-- BEGIN --

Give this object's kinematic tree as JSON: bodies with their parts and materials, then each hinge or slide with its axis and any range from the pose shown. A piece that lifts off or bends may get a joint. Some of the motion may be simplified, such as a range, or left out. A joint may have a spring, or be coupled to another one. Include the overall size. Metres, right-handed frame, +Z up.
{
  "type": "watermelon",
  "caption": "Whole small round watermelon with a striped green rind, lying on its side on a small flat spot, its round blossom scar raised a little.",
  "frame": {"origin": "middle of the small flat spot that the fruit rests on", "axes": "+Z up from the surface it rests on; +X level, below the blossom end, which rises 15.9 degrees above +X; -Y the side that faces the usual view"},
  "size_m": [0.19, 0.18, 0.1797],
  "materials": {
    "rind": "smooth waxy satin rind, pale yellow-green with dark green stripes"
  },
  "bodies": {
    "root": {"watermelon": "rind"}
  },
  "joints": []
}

-- END --

*TASK GOAL*.
Copy out the whole listing exactly.

*EXERCISE RESPONSE*.
Give this object's kinematic tree as JSON: bodies with their parts and materials, then each hinge or slide with its axis and any range from the pose shown. A piece that lifts off or bends may get a joint. Some of the motion may be simplified, such as a range, or left out. A joint may have a spring, or be coupled to another one. Include the overall size. Metres, right-handed frame, +Z up.
{
  "type": "watermelon",
  "caption": "Whole small round watermelon with a striped green rind, lying on its side on a small flat spot, its round blossom scar raised a little.",
  "frame": {"origin": "middle of the small flat spot that the fruit rests on", "axes": "+Z up from the surface it rests on; +X level, below the blossom end, which rises 15.9 degrees above +X; -Y the side that faces the usual view"},
  "size_m": [0.19, 0.18, 0.1797],
  "materials": {
    "rind": "smooth waxy satin rind, pale yellow-green with dark green stripes"
  },
  "bodies": {
    "root": {"watermelon": "rind"}
  },
  "joints": []
}